Nadir Sönmez, Fotoğraf: Canberk Üregel
23. İstanbul Tiyatro Festivali esnasında başlattığımız ve Arter’de gösterilen performans işleri ile sürdürdüğümüz On Soruluk Sohbetler serimize malum pandemiden ötürü, hayal ettiğimizden çok daha uzun bir ara vermiştik. Ancak, mevcut koşullardan ötürü fiziki mekanda ve gerçek zamanda bir araya gelmek halen çok mümkün olmasa da, Türkiye'de ilk kez 18-22 Eylül 2019 tarihleri arasında gerçekleşen Istanbul Fringe Festivali'nin ikinci edisyonu bu sene seyircisiyle, bazen canlı yayın aracılığıyla olmak üzere, dijital mecralarda buluşuyor. 21-27 Eylül 2020 tarihlerinde YouTube, Zoom, WhatsApp ve diğer sosyal medya mecralarından ücretsiz takip edilebilecek festivalde dans, performans ve tiyatro gösterileri, atölye çalışmaları, sanatçı-izleyici buluşmaları, söyleşiler ve kapanış partisi yer alıyor. Biz de bu fırsattan istifade sizler için programda yer alan yerli ve yabancı sanatçıları ve onların yapıtlarını yakından tanımak, içinden geçmekte olduğumuz koşullarla nasıl başa çıktıklarını anlamak istedik. Dizimizin ilk konuğu, Art Unlimited’de daha önce yazar olarak da yer almış olan ve festival seyircisiyle canlı yayın üzerinden Erkek Cinayeti adlı işi ile buluşacak olan Nadir Sönmez.

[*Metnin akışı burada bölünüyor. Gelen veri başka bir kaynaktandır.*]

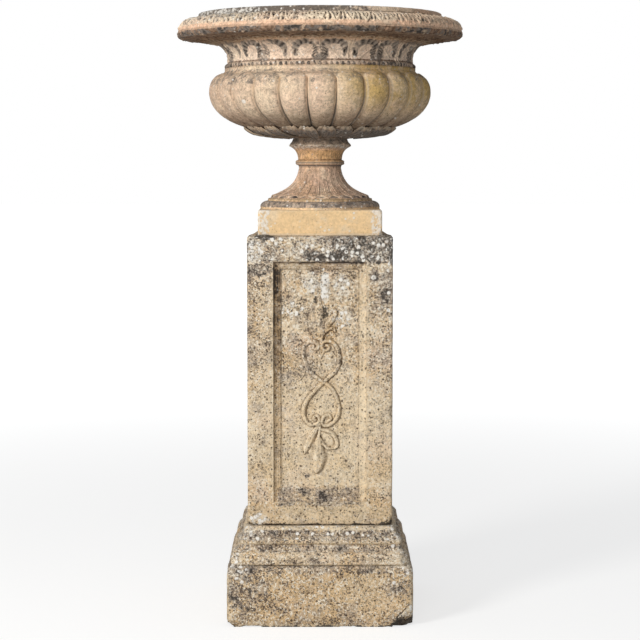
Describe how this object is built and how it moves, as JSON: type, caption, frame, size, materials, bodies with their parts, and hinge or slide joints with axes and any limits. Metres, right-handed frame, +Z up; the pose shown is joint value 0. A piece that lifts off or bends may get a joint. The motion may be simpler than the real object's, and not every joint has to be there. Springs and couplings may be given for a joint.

Tiyatronun/dansın özü sizce nedir? Çağdaş tiyatroyu/dansı günümüzde nasıl tanımlarsınız?
Tiyatro da dans da hem icra edenlerin hem de izleyenlerin empatilerine yoğunlaşmalarını sağlıyor. Çağdaş tiyatro ve dansa gelince, her ikisi de kendi içinde çok çeşitlilik gösteren örneklere sahip olduğu için bir tanımlama getiremiyorum. Gelecekte öğrencilerim olsa ve bana yaşadığımız dönemi tanımak için önemli sahne sanatçılarından örnekler vermemi isteseler Dimitris Papaioannou, Krystian Lupa ve Romeo Castellucci gibi isimler aklıma ilk gelenler olurdu.
"Ustam" olarak tanımlayabileceğiniz bir sanatçı ya da size ilham verdiğini düşündüğünüz biri var mı?
Yazarken bir kısmıyla gerçek hayatta tanışmadığım birçok insanla iletişime geçme şansım oluyor ve beni etkileme biçimlerine cevap veriyorum. Fiziki koşulları çok yalnız bir eylem olmakla birlikte ruhen doyurucu olmasının sebebi de bu olmalı. Etkilendiğim insanların sayısı çok fazla ama üzerimde en büyük iz bırakan sanatçılar arasında Michel Houellebecq ve Gaspar Noé’yi sayabilirim. Bir de buradan her yazdığımı okuyan anne ve babama onları çok sevdiğimi söylemek istiyorum.
Bir iş üretirken hangi kaynaklardan beslenir, nelerden ilham alırsınız? Rüyalarınızın işlerinize etkisi oluyor mu?
Olaylardan, insanlardan ve eserlerden ilham alıyorum. Rüyalarımın etkisi olduğunu söyleyemem. Öte yandan hayatımda büyük yer kaplayan fantezilerimdeki özgürlüğümü yazarken de yaşamaya çalışıyorum.
Sanatın dönüştürücü gücüne inanıyor musunuz? Nasıl?
Her iletişim türü gibi sanat da dönüşüme vesile olabilir herhalde, ama bu ne kadar formel ifade edilirse inanması o kadar zor oluyor. Dünyayı takip etmek söz konusu olduğunda ise kullandığım araçlar arasında bana en çok zevk verenlerden biri sanat.